● Data provided
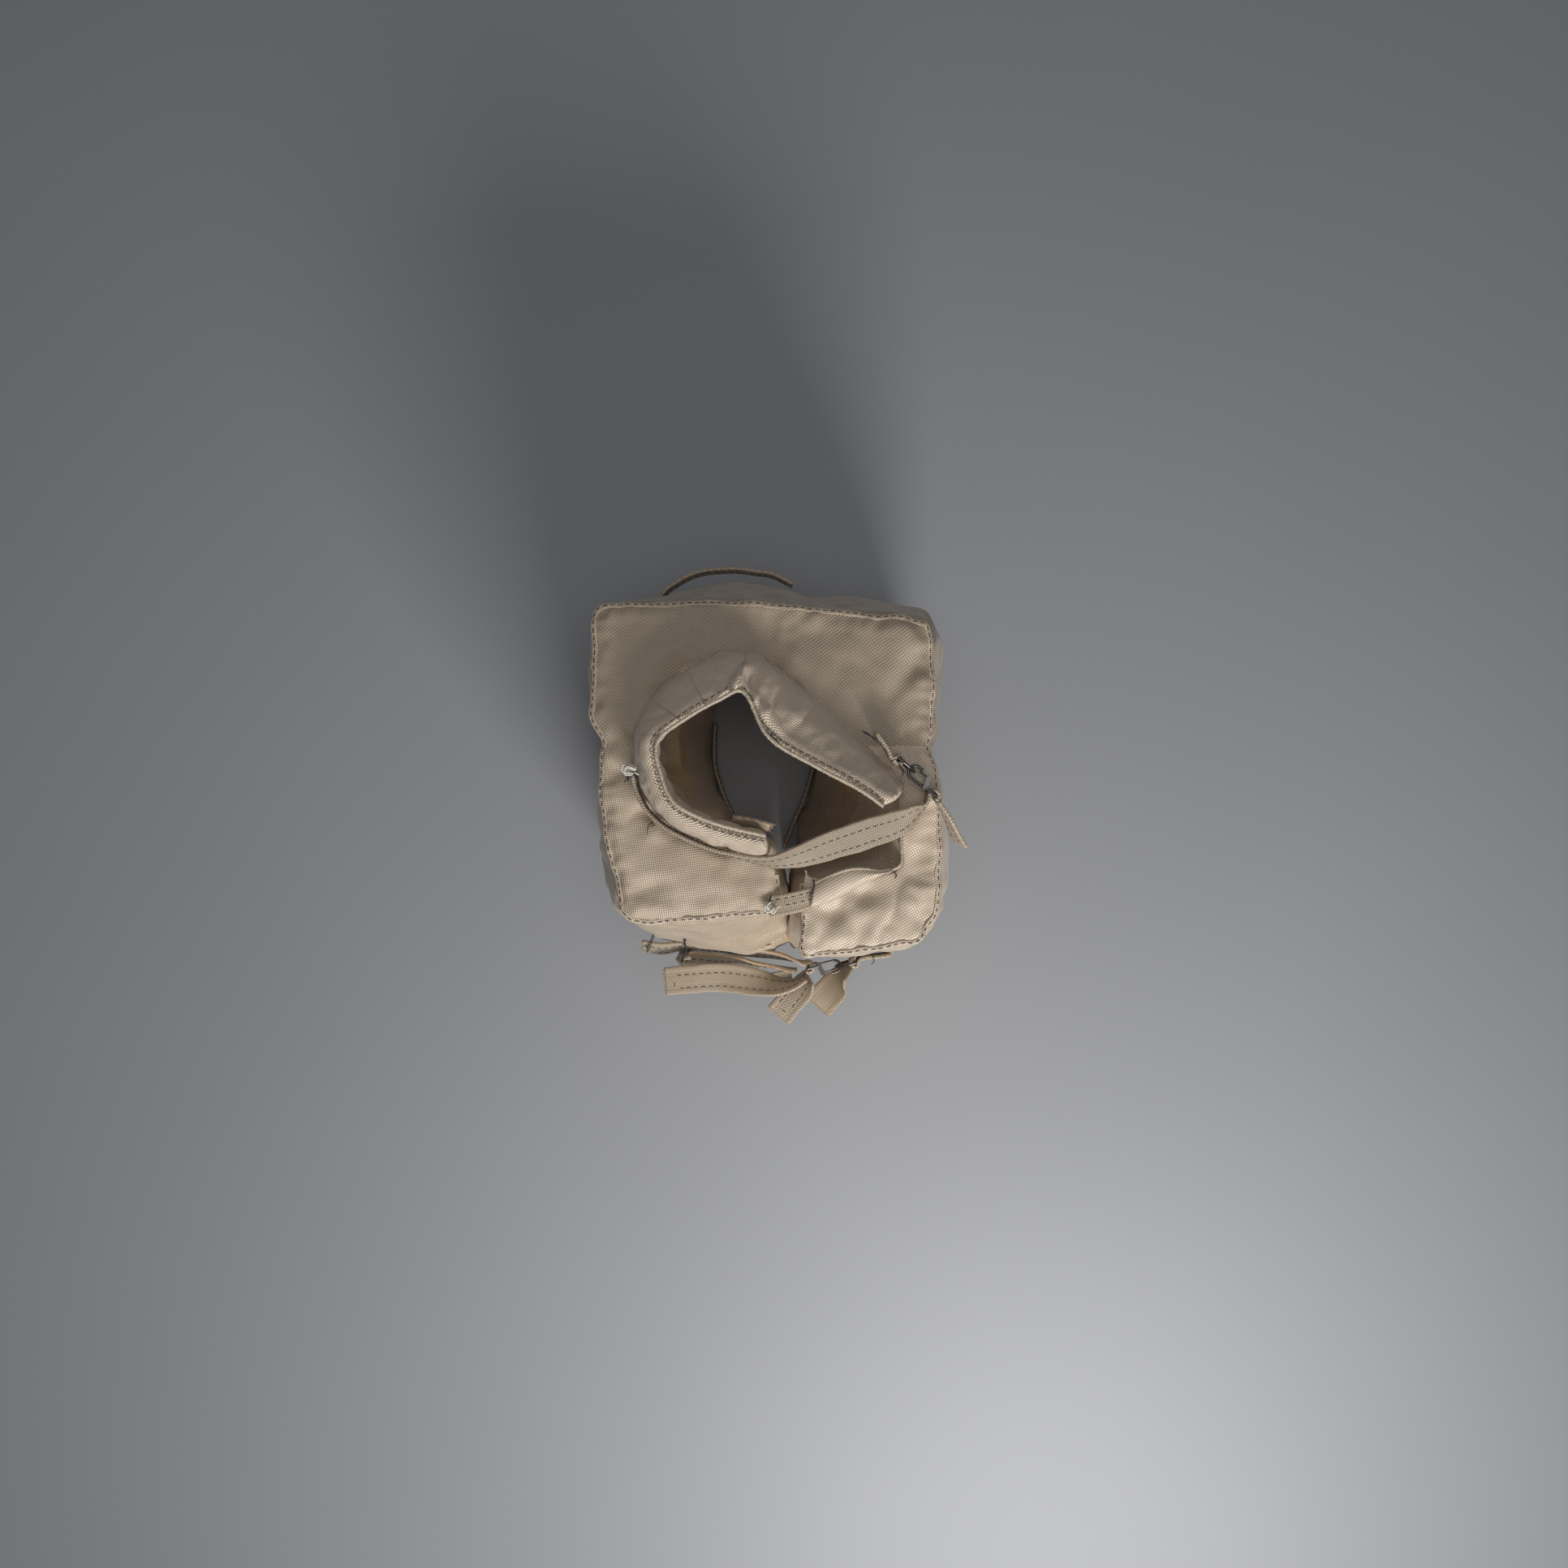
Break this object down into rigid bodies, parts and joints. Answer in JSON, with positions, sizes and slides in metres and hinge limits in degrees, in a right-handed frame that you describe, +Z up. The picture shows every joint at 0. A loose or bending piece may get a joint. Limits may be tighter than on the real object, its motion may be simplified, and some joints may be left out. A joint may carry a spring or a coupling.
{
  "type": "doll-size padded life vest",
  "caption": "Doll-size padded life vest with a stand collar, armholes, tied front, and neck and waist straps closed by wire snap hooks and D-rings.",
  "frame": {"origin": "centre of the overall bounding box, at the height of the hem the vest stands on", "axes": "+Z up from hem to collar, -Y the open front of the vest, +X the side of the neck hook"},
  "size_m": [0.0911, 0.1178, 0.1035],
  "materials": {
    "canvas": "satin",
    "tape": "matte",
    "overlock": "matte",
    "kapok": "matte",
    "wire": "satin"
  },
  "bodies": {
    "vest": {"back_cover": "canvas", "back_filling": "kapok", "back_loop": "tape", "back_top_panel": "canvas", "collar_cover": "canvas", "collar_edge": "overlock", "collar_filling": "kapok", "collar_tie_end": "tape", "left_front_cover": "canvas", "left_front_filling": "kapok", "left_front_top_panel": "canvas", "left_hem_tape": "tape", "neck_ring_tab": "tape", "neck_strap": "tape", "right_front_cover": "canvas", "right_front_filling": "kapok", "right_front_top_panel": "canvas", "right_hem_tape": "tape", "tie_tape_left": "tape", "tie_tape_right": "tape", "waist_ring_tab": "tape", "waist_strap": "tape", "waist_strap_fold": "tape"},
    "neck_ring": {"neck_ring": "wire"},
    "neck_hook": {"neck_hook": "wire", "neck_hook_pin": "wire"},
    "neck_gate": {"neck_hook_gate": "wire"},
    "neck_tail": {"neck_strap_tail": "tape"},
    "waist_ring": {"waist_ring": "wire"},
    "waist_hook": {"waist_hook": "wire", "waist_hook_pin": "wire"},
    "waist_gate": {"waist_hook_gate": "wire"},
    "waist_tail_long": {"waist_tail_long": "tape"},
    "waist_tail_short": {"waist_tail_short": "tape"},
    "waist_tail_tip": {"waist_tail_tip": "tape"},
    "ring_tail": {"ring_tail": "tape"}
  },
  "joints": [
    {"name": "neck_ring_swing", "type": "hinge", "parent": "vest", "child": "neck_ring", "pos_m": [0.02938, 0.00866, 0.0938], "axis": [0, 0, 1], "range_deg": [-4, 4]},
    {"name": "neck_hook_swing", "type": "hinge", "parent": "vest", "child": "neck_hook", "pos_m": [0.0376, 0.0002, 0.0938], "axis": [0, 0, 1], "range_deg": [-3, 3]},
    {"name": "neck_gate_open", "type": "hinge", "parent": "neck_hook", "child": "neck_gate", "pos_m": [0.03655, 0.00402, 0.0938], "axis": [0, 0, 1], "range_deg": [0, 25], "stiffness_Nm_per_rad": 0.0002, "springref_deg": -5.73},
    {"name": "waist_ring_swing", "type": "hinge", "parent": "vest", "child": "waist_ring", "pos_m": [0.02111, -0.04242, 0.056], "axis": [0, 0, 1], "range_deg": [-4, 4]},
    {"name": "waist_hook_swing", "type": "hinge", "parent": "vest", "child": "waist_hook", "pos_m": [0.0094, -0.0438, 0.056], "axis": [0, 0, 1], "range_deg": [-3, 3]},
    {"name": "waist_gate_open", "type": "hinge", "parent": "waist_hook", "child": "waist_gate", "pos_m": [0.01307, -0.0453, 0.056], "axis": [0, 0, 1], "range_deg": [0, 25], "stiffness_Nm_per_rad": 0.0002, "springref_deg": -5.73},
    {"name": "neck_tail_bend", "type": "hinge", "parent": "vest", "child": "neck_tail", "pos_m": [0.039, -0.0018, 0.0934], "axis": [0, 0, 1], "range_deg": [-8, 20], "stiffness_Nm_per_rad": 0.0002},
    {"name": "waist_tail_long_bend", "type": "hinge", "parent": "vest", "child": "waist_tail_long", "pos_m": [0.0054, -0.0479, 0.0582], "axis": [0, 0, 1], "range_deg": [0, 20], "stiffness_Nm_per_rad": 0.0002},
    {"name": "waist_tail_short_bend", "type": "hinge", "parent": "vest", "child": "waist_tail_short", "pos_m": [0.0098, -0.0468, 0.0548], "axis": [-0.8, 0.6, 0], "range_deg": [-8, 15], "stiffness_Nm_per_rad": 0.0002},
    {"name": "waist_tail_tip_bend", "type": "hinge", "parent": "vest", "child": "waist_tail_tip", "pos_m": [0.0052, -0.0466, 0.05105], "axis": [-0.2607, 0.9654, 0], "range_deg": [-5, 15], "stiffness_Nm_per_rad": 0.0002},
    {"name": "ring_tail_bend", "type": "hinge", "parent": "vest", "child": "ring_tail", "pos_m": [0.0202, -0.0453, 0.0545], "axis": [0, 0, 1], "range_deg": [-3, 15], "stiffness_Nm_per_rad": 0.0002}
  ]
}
==
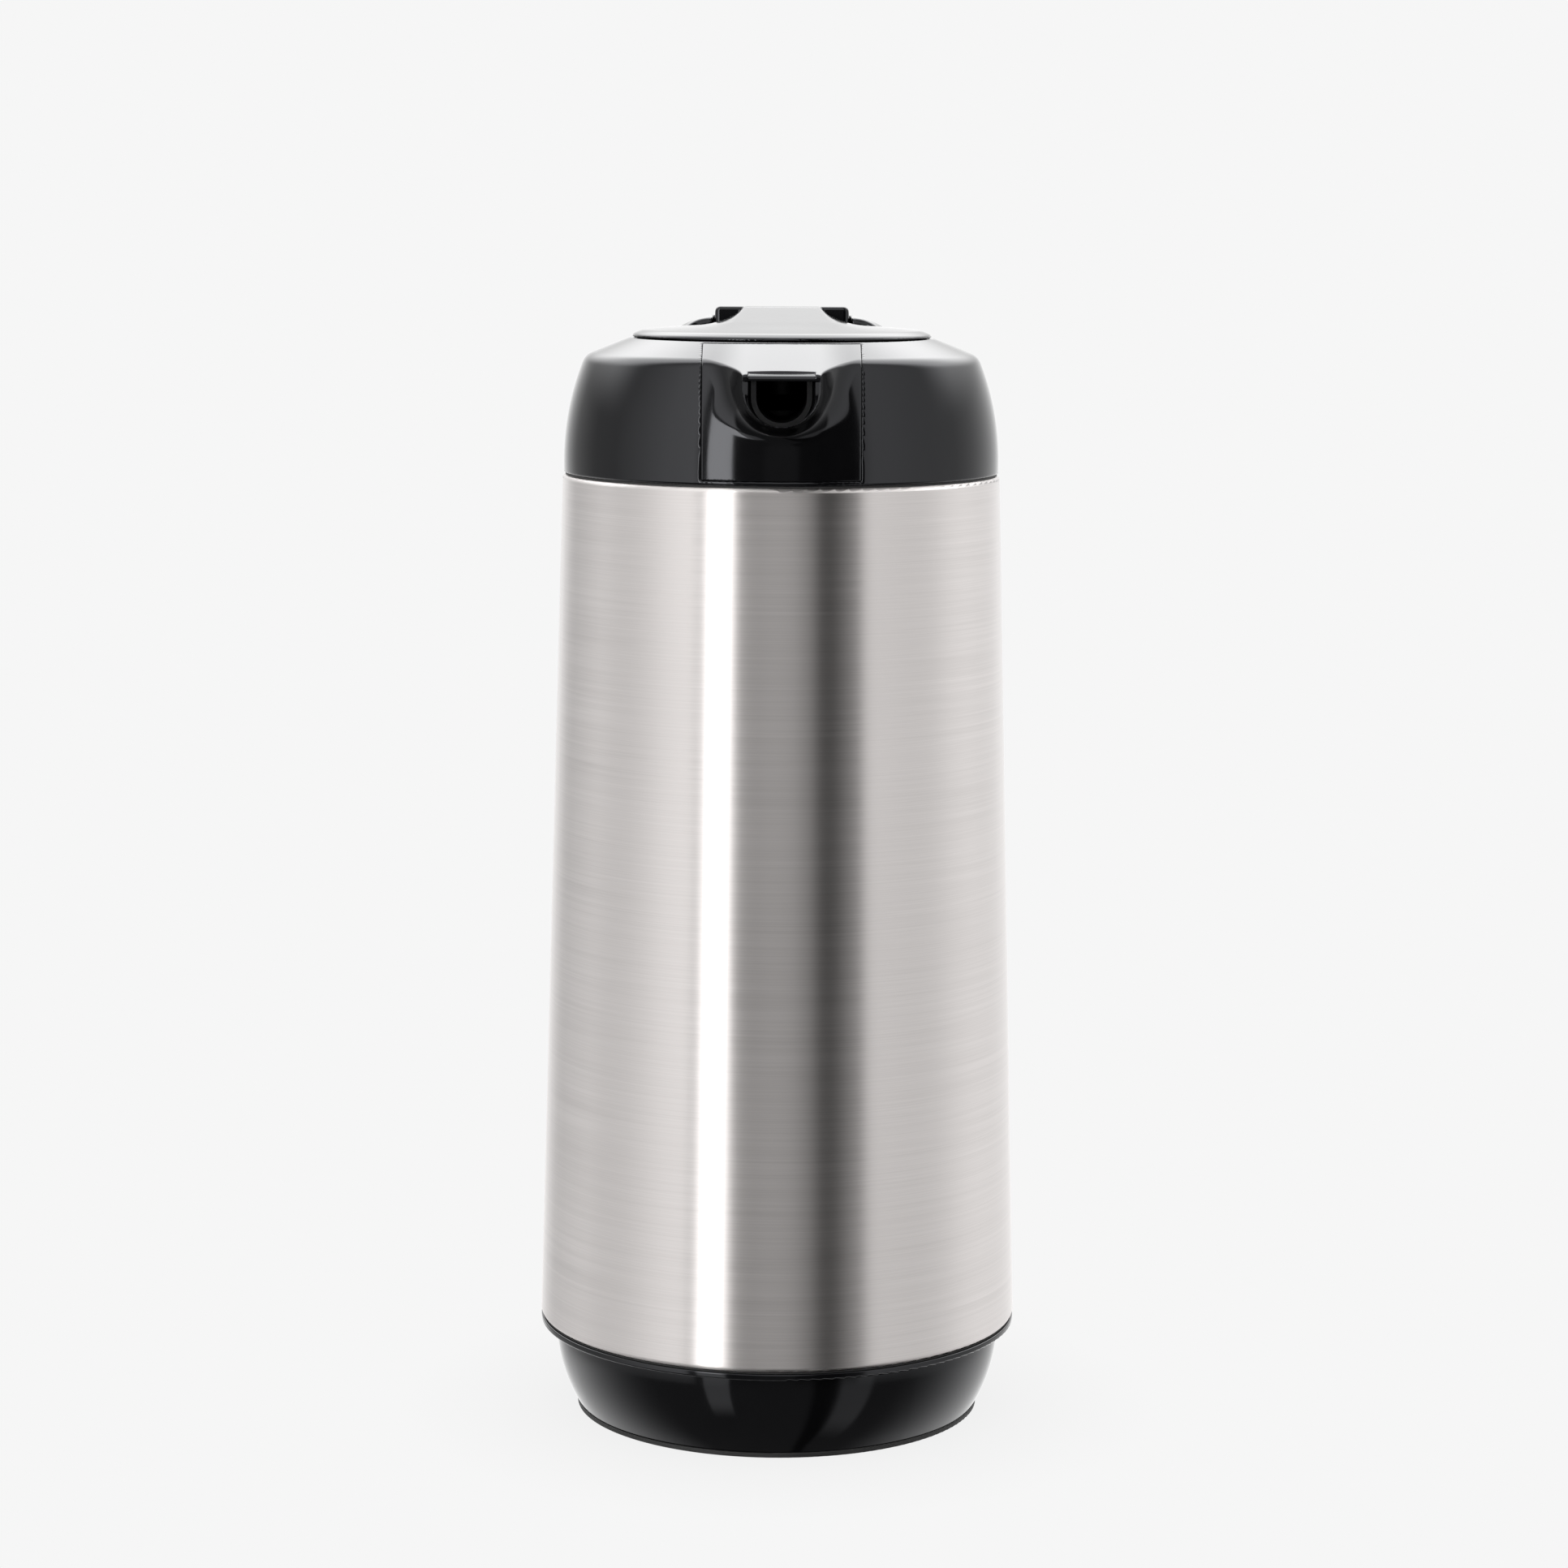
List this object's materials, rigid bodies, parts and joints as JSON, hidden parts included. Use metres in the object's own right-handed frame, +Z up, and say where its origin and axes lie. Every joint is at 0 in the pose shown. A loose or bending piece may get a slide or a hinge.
--
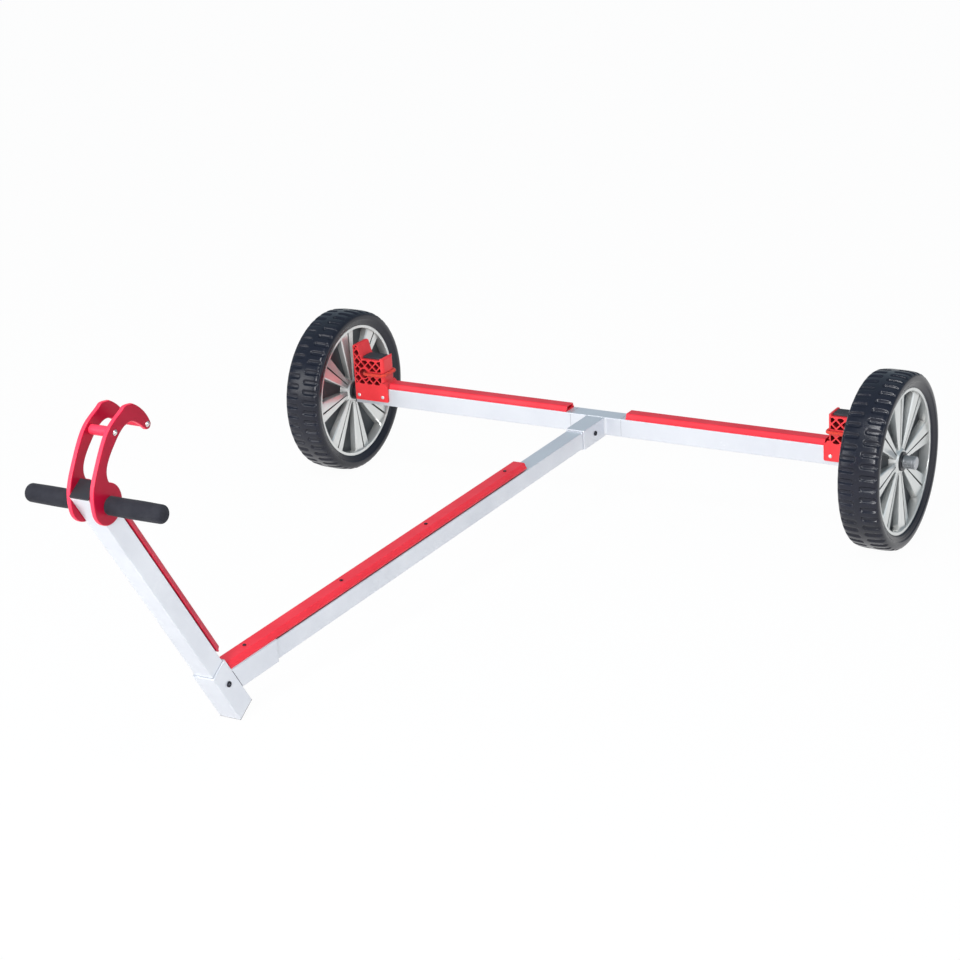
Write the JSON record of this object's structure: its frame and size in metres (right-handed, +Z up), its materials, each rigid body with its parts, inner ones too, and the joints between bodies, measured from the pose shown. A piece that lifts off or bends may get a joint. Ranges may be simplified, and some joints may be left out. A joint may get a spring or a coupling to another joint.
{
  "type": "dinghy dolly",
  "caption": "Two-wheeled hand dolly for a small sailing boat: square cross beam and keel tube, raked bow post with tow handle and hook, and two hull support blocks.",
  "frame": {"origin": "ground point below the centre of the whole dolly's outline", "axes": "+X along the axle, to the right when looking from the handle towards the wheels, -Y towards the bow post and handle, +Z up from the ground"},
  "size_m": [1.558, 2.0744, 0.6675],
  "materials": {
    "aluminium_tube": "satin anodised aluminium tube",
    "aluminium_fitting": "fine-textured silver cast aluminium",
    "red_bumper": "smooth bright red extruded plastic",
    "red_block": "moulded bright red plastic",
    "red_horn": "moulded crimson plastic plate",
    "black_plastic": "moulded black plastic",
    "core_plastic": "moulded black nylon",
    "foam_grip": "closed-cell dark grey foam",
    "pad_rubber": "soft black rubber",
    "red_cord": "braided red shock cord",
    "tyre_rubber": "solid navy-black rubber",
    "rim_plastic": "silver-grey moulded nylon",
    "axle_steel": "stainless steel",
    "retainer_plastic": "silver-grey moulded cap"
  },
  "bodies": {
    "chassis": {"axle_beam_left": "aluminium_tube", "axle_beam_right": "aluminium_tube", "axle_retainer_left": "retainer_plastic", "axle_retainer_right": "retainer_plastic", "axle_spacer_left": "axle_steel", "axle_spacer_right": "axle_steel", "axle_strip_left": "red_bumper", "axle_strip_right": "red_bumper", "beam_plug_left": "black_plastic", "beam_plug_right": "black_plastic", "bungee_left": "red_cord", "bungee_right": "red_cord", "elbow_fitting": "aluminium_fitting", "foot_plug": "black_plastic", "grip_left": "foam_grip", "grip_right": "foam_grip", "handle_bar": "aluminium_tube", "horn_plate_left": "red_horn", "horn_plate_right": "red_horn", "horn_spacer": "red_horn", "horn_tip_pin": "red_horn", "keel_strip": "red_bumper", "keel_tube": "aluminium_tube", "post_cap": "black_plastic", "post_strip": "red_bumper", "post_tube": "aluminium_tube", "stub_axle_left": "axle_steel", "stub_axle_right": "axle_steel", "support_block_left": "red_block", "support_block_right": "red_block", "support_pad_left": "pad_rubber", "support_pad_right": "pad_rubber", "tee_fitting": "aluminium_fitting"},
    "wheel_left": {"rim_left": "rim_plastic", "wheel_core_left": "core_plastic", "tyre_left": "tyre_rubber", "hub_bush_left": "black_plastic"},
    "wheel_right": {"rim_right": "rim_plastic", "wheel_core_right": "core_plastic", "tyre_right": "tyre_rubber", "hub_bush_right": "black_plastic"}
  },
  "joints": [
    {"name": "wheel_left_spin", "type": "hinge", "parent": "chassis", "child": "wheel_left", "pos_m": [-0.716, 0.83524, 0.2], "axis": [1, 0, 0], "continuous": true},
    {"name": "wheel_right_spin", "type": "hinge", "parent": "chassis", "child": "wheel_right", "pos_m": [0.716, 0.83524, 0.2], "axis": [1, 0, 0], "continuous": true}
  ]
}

● Task prompt
Spot every line that holds "materials" and copy it.

● Worked answer
  "materials": {
List this object's materials, rigid bodies, parts and joints as JSON, hidden parts included. Use metres in the object's own right-handed frame, +Z up, and say where its origin and axes lie. Every joint is at 0 in the pose shown. A loose or bending piece may get a slide or a hinge.
Write the JSON record of this object's structure: its frame and size in metres (right-handed, +Z up), its materials, each rigid body with its parts, inner ones too, and the joints between bodies, measured from the pose shown. A piece that lifts off or bends may get a joint. Ranges may be simplified, and some joints may be left out. A joint may get a spring or a coupling to another joint.
  "materials": {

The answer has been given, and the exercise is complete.